__INSTRUCTIONS FOR THE TASK__
Transcribe only the lines of the listing below from the one holding "The build123d and" through the one holding "socket.default_value = source", inclusive, without any change.

__EXTRACTED ENTRIES__

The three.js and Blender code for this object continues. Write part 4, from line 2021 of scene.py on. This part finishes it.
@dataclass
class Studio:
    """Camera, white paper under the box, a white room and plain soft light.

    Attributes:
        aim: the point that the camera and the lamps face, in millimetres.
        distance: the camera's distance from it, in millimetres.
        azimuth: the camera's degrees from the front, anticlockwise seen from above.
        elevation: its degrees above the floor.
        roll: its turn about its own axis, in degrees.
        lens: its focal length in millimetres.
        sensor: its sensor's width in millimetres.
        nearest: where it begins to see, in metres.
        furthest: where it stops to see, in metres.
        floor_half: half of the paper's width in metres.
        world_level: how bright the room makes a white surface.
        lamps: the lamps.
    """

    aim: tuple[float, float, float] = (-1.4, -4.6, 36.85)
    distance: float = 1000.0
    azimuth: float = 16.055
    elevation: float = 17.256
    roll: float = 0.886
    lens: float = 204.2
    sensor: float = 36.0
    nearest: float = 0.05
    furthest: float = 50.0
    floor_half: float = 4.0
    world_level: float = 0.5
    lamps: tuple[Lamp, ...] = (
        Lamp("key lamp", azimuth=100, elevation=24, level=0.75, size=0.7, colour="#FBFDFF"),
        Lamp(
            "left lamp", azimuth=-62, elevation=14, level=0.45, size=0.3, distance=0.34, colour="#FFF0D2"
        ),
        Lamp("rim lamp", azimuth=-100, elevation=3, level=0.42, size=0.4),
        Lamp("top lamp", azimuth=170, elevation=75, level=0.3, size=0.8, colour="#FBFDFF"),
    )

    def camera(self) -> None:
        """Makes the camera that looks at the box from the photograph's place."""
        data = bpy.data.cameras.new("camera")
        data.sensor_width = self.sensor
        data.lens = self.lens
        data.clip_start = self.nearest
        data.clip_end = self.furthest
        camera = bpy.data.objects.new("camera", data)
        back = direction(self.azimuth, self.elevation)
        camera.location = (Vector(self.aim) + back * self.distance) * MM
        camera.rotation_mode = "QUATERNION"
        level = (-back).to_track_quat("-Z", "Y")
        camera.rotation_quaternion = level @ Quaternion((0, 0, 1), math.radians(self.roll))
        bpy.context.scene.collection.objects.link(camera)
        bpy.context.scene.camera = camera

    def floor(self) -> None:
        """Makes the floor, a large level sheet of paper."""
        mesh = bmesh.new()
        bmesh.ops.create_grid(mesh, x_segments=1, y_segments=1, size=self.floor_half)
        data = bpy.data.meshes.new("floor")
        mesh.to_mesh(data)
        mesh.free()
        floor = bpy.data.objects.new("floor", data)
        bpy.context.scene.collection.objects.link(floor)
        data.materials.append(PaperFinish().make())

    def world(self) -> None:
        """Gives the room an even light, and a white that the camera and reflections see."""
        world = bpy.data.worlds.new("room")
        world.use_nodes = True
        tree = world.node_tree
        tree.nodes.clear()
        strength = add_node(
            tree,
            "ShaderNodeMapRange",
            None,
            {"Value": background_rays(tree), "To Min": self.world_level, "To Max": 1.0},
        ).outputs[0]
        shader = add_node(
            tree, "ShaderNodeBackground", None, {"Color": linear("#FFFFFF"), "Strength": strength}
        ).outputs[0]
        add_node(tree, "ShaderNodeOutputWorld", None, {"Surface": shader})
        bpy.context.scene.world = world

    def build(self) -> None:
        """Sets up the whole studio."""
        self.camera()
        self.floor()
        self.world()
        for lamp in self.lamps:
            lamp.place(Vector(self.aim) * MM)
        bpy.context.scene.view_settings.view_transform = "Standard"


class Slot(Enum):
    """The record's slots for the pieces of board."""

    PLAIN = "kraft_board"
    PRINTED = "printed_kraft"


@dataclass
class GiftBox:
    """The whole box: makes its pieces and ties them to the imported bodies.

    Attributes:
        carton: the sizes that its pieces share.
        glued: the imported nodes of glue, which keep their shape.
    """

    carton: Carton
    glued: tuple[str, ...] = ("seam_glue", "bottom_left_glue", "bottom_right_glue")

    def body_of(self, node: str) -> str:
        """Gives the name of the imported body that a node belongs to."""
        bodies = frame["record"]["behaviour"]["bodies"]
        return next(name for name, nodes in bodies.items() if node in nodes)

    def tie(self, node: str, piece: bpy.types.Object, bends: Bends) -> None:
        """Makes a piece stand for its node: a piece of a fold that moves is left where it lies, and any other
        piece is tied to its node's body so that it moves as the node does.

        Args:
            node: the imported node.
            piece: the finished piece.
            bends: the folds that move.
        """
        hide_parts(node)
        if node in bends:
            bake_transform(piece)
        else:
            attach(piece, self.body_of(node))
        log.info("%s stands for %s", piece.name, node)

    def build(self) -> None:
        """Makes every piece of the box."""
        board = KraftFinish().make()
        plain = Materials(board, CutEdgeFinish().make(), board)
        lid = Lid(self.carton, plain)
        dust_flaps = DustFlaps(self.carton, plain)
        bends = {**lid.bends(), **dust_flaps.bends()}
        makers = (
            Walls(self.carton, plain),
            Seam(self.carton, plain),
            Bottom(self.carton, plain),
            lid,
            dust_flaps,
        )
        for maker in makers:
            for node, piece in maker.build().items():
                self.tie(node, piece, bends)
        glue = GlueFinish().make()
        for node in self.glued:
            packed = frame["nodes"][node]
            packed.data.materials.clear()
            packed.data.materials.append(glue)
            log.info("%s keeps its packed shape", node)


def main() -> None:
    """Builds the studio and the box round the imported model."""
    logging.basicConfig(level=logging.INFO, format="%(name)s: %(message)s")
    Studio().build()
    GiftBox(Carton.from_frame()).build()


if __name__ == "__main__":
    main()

...

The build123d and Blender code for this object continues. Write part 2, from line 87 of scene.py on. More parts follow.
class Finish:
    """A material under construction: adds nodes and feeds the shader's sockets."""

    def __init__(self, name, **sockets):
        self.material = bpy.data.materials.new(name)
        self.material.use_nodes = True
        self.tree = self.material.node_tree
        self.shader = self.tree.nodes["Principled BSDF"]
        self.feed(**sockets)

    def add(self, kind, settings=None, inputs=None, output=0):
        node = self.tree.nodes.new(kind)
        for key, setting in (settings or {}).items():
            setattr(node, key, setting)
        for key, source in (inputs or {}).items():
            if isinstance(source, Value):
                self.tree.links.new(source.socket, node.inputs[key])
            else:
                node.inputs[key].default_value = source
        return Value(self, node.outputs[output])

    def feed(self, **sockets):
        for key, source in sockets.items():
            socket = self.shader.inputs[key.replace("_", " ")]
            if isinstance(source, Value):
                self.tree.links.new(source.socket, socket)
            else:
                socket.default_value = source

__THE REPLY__
The build123d and Blender code for this object continues. Write part 2, from line 87 of scene.py on. More parts follow.
class Finish:
    """A material under construction: adds nodes and feeds the shader's sockets."""

    def __init__(self, name, **sockets):
        self.material = bpy.data.materials.new(name)
        self.material.use_nodes = True
        self.tree = self.material.node_tree
        self.shader = self.tree.nodes["Principled BSDF"]
        self.feed(**sockets)

    def add(self, kind, settings=None, inputs=None, output=0):
        node = self.tree.nodes.new(kind)
        for key, setting in (settings or {}).items():
            setattr(node, key, setting)
        for key, source in (inputs or {}).items():
            if isinstance(source, Value):
                self.tree.links.new(source.socket, node.inputs[key])
            else:
                node.inputs[key].default_value = source
        return Value(self, node.outputs[output])

    def feed(self, **sockets):
        for key, source in sockets.items():
            socket = self.shader.inputs[key.replace("_", " ")]
            if isinstance(source, Value):
                self.tree.links.new(source.socket, socket)
            else:
                socket.default_value = source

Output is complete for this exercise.